GIVEN TASK: In the listing below, find the line containing "clear_scene()" and the line containing "imported = [obj". Repeat exactly those two lines and every line between them, nothing more.

MATERIAL PROVIDED:
※

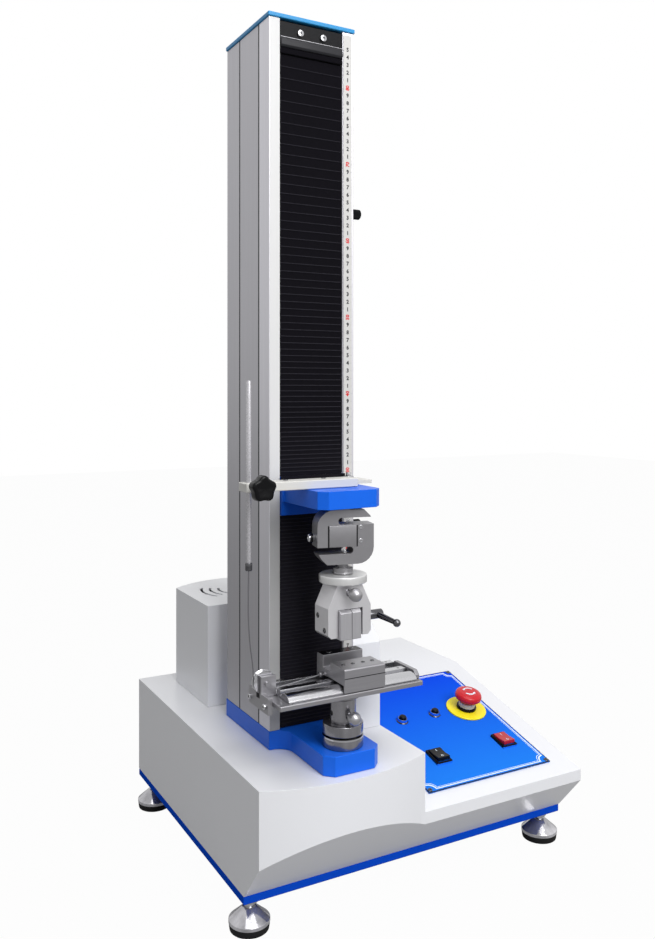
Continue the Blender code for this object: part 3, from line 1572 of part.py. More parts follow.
def build_pulley():
    half = WIRE_PULLEY_WIDTH / 2
    groove_half = WIRE_GROOVE_WIDTH / 2
    turned(
        "wire_pulley",
        [
            (WIRE_PULLEY_RADIUS, half),
            (WIRE_PULLEY_RADIUS, groove_half + 0.0008),
            (WIRE_GROOVE_RADIUS, groove_half),
            (WIRE_GROOVE_RADIUS, -groove_half),
            (WIRE_PULLEY_RADIUS, -groove_half - 0.0008),
            (WIRE_PULLEY_RADIUS, -half),
            (WIRE_AXLE_RADIUS + BORE_CLEARANCE, -half),
            (WIRE_AXLE_RADIUS + BORE_CLEARANCE, half),
        ],
        (WIRE_PULLEY_X, WIRE_PULLEY_Y, WIRE_PULLEY_Z),
        "bright_metal",
        turn=TURN_TO_FRONT,
        ring=True,
        sides=32,
    )
    slot_half = half + 2 * GAP
    left = FIXTURE_LEFT - GAP - FORK_THICK
    right = FIXTURE_LEFT - GAP
    fork = box("pulley_fork", (left, FORK_FRONT, FORK_BOTTOM), (right, FORK_BACK, FORK_TOP), "steel")
    cheek_bottom = FIXTURE_TOP + GAP
    cheek_right = WIRE_PULLEY_X + FORK_REACH
    for name, near in (("front_cheek", -slot_half - FORK_CHEEK), ("rear_cheek", slot_half)):
        y = WIRE_PULLEY_Y + near
        join(
            fork,
            box(name, (right - FORK_THICK / 2, y, cheek_bottom), (cheek_right, y + FORK_CHEEK, FORK_TOP)),
        )
    slot_low = (left - FORK_THICK, WIRE_PULLEY_Y - slot_half, cheek_bottom - FORK_THICK / 2)
    slot_high = (cheek_right + FORK_THICK, WIRE_PULLEY_Y + slot_half, FORK_TOP + FORK_THICK)
    cut(fork, box("pulley_slot", slot_low, slot_high))
    for name, low, high in (
        ("fork_front_step", FORK_FRONT - FORK_CHEEK, WIRE_PULLEY_Y - slot_half - FORK_CHEEK),
        ("fork_rear_step", WIRE_PULLEY_Y + slot_half + FORK_CHEEK, FORK_BACK + FORK_CHEEK),
    ):
        step_low = (left - FORK_THICK, low, cheek_bottom + 0.0040)
        step_high = (right + FORK_THICK, high, FORK_TOP + FORK_THICK)
        cut(fork, box(name, step_low, step_high))
    axle_length = 2 * (slot_half + FORK_CHEEK) + 0.0060
    join(
        fork,
        cylinder(
            "pulley_axle",
            WIRE_AXLE_RADIUS,
            axle_length,
            (WIRE_PULLEY_X, WIRE_PULLEY_Y, WIRE_PULLEY_Z),
            turn=TURN_TO_FRONT,
            sides=20,
        ),
    )


def build_wire():
    """The pull wire hangs slack from the rod's ferrule, goes under the pulley and on to the slider."""
    ferrule_end = PULL_ROD_BOTTOM - FERRULE_LIP - GAP
    around = WIRE_GROOVE_RADIUS + WIRE_RADIUS + GAP
    route = [
        Vector((PULL_ROD_X, PULL_ROD_Y, ferrule_end)),
        Vector((-0.2394, -0.1730, 0.4053)),
        Vector((-0.2400, -0.1745, 0.3779)),
        Vector((-0.2390, -0.1765, 0.3485)),
        Vector((-0.2369, -0.1793, 0.3242)),
        Vector((-0.2362, -0.1800, 0.3110)),
        Vector((WIRE_PULLEY_X - around, WIRE_PULLEY_Y, WIRE_PULLEY_Z)),
    ]
    leave = math.radians(-82)
    bend = [
        Vector((x, WIRE_PULLEY_Y, z))
        for x, z in arc((WIRE_PULLEY_X, WIRE_PULLEY_Z), around, -math.pi, leave, 10)
    ]
    wire("pull_wire_drop", [*smooth_route(route, 5), *bend[1:]], "steel")
    anchor = Vector((SLIDER_LEFT - ANCHOR_LENGTH - GAP, WIRE_PULLEY_Y, ANCHOR_Z))
    start = bend[-1] + (anchor - bend[-1]).normalized() * GAP
    wire("pull_wire_run", [start.lerp(anchor, i / 8) for i in range(9)], "steel")


def build_stops():
    for name, z in (("upper_stop", UPPER_STOP_Z), ("lower_stop", LOWER_STOP_Z)):
        face = COLUMN_RIGHT + GAP
        y = GROOVE_YS[0]
        stop = box(
            name,
            (face, y - STOP_BLOCK / 2, z - STOP_BLOCK / 2),
            (face + STOP_BLOCK_THICK, y + STOP_BLOCK / 2, z + STOP_BLOCK / 2),
            "black_plastic",
            edge=0.0010,
        )
        tongue = 0.0020
        half = GROOVE_WIDTH / 2 - GAP
        join(
            stop,
            box(
                name + "_tongue",
                (face - tongue, y - half, z - STOP_BLOCK / 2 + tongue),
                (face + tongue, y + half, z + STOP_BLOCK / 2 - tongue),
            ),
            cylinder(
                name + "_knob",
                STOP_RADIUS,
                STOP_KNOB_LENGTH,
                (face + STOP_BLOCK_THICK - tongue + STOP_KNOB_LENGTH / 2, y, z),
                turn=TURN_TO_X,
                sides=20,
            ),
        )


def rectangle(half_width, half_length):
    return [
        (-half_width, -half_length),
        (half_width, -half_length),
        (half_width, half_length),
        (-half_width, half_length),
    ]


def build_panel():
    centre = ((PANEL_LEFT + PANEL_RIGHT) / 2, (PANEL_FRONT + PANEL_BACK) / 2)
    half_width = (PANEL_RIGHT - PANEL_LEFT) / 2
    half_length = (PANEL_BACK - PANEL_FRONT) / 2 / math.cos(SLOPE_ANGLE)
    outline = rectangle(half_width, half_length)
    panel = prism("control_panel", [outline], PANEL_THICK, panel_matrix(centre, -PANEL_THICK), "panel_blue")
    for i, side in enumerate((-1, 1)):
        for j, end in enumerate((-1, 1)):
            notch = cylinder(f"panel_notch_{i}{j}", PANEL_NOTCH, 4 * PANEL_THICK, (0, 0, 0), sides=24)
            corner = Matrix.Translation((side * half_width, end * half_length, 0))
            notch.matrix_world = panel_matrix(centre) @ corner
            cut(panel, notch)
    sink = PANEL_THICK / 2
    for name, spot in BUTTON_SPOTS.items():
        profile = ring_profile(BEZEL_RADIUS, BUTTON_RADIUS + GAP, -sink, BEZEL_HEIGHT)
        bezel = turned(name + "_bezel", profile, (0, 0, 0), ring=True, sides=24)
        bezel.matrix_world = panel_matrix(spot)
        join(panel, bezel)
    for name, spot in ROCKER_SPOTS.items():
        width, length = ROCKER_BEZEL
        window = rectangle(ROCKER_WIDTH / 2 + GAP, ROCKER_HALF_LENGTH + 0.0010)
        bezel = prism(
            name + "_bezel",
            [rectangle(width / 2, length / 2), window],
            ROCKER_BEZEL_HEIGHT + sink,
            panel_matrix(spot, -sink),
        )
        join(panel, bezel)


def build_controls():
    for name, spot in BUTTON_SPOTS.items():
        top = BUTTON_LIFT + BUTTON_HEIGHT
        edge = 0.0010
        profile = [
            (0, top),
            (BUTTON_RADIUS - edge, top),
            (BUTTON_RADIUS, top - edge),
            (BUTTON_RADIUS, BUTTON_LIFT),
            (0, BUTTON_LIFT),
        ]
        button = turned(name, profile, (0, 0, 0), "black_plastic", sides=24)
        button.matrix_world = panel_matrix(spot)
    for (name, spot), finish in zip(ROCKER_SPOTS.items(), ("black_plastic", "red_plastic")):
        build_rocker(name, spot, finish)
    build_estop()


def build_rocker(name, spot, finish):
    """A rocker at rest in its off position, tipped about its pivot pin along X."""
    low, high = -ROCKER_THICK / 2, ROCKER_THICK / 2
    dip = 0.0010
    outline = [
        (-ROCKER_HALF_LENGTH, low),
        (ROCKER_HALF_LENGTH, low),
        (ROCKER_HALF_LENGTH, high + dip),
        (0, high),
        (-ROCKER_HALF_LENGTH, high + dip),
    ]
    made = prism(name, [outline], ROCKER_WIDTH, along_x(-ROCKER_WIDTH / 2), finish)
    pivot = panel_matrix(spot, ROCKER_PIVOT + ROCKER_THICK / 2 - 0.0005)
    made.matrix_world = pivot @ Matrix.Rotation(-ROCKER_TILT, 4, "X") @ made.matrix_world


def build_estop():
    neck_top = ESTOP_COLLAR_THICK + ESTOP_NECK_HEIGHT
    bore = ESTOP_STEM_RADIUS + GAP
    edge = 0.0008
    collar = turned(
        "estop_collar",
        [
            (ESTOP_NECK_RADIUS, neck_top),
            (ESTOP_NECK_RADIUS, ESTOP_COLLAR_THICK),
            (ESTOP_COLLAR_RADIUS - edge, ESTOP_COLLAR_THICK),
            (ESTOP_COLLAR_RADIUS, ESTOP_COLLAR_THICK - edge),
            (ESTOP_COLLAR_RADIUS, GAP),
            (bore, GAP),
            (bore, neck_top),
        ],
        (0, 0, 0),
        "yellow_plastic",
        ring=True,
        sides=32,
    )
    collar.matrix_world = panel_matrix(ESTOP_SPOT)
    cap_bottom = neck_top + ESTOP_TRAVEL + 0.0005
    cap_top = cap_bottom + ESTOP_CAP_THICK
    stem_bottom = GAP + ESTOP_TRAVEL + 0.0005
    button = turned(
        "estop_button",
        [
            (0, cap_top),
            *(
                (ESTOP_CAP_RADIUS * math.sin(turn), cap_top - ESTOP_DOME * (1 - math.cos(turn)))
                for turn in (math.pi / 2 * i / ESTOP_DOME_STEPS for i in range(1, ESTOP_DOME_STEPS + 1))
            ),
            (ESTOP_CAP_RADIUS - ESTOP_EDGE, cap_bottom + ESTOP_EDGE),
            (ESTOP_CAP_RADIUS * 0.85, cap_bottom),
            (ESTOP_STEM_RADIUS, cap_bottom),
            (ESTOP_STEM_RADIUS, stem_bottom),
            (0, stem_bottom),
        ],
        (0, 0, 0),
        "red_plastic",
        sides=32,
    )
    button.matrix_world = panel_matrix(ESTOP_SPOT)


def main():
    build_feet()
    build_base()
    build_inlet()
    build_motor_cover()
    build_column_base()
    build_column()
    build_drive()
    build_bellows()
    build_crosshead()
    build_load_cell()
    build_grip()
    build_lower_adapter()
    build_fixture()
    build_wire()
    build_stops()
    build_panel()
    build_controls()


clear_scene()
PARTS = make_collection("tensile_tester")
CUTTERS = make_collection("cutters")
main()
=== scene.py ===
"""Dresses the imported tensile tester: its painted housing, column, crosshead, grips, fixture and console."""

import json
import math

import bmesh
import bpy
import numpy as np
from mathutils import Matrix, Vector

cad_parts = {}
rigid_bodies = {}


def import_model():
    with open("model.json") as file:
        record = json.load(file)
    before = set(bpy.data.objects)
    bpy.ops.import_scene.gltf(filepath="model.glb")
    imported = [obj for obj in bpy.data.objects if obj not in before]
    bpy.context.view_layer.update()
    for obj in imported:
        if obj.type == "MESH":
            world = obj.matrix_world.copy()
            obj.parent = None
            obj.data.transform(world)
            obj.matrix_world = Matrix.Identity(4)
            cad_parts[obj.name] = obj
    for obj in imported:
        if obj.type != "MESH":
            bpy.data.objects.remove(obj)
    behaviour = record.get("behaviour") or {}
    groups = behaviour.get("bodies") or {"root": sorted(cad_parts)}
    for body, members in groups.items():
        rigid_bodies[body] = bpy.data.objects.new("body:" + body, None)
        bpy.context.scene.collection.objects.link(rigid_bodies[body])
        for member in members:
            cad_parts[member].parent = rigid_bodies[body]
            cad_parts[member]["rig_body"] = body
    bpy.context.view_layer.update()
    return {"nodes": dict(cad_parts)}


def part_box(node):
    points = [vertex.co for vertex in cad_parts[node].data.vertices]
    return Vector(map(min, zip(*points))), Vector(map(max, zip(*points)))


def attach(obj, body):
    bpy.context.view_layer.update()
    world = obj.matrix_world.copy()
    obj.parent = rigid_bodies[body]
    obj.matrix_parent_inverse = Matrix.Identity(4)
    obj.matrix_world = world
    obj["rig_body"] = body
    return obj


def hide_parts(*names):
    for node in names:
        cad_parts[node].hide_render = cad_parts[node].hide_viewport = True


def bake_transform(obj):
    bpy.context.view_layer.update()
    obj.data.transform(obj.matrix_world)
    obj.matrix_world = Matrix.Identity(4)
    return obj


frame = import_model()

bl_info = {
    "name": "Tensile tester finish",
    "version": (1, 0, 0),
    "blender": (4, 5, 0),
    "location": "3D View > Sidebar > Tester",
    "description": "Dresses a bench tensile tester and lights it",
    "category": "Object",
}

X_TURN = Matrix.Rotation(math.pi / 2, 4, "Y")  # own +Z goes to +X
LEFT_TURN = Matrix.Rotation(-math.pi / 2, 4, "Y")  # own +Z goes to -X
FRONT_TURN = Matrix.Rotation(math.pi / 2, 4, "X")  # own +Z goes to -Y
BACK_TURN = Matrix.Rotation(-math.pi / 2, 4, "X")  # own +Z goes to +Y
SUNK = 0.0001  # how far a small piece goes into the face that carries it
INK = 0.00008  # how far a printed mark stands out of its face

# The load axis, and the load cell's turn about it
COLUMN_X, LOAD_Y = -0.1243, -0.1936
LOAD_AXIS = Matrix.Translation((COLUMN_X, LOAD_Y, 0))
CELL_TURN = math.radians(-13)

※

ANSWER FOR THIS EXERCISE:
clear_scene()
PARTS = make_collection("tensile_tester")
CUTTERS = make_collection("cutters")
main()
=== scene.py ===
"""Dresses the imported tensile tester: its painted housing, column, crosshead, grips, fixture and console."""

import json
import math

import bmesh
import bpy
import numpy as np
from mathutils import Matrix, Vector

cad_parts = {}
rigid_bodies = {}


def import_model():
    with open("model.json") as file:
        record = json.load(file)
    before = set(bpy.data.objects)
    bpy.ops.import_scene.gltf(filepath="model.glb")
    imported = [obj for obj in bpy.data.objects if obj not in before]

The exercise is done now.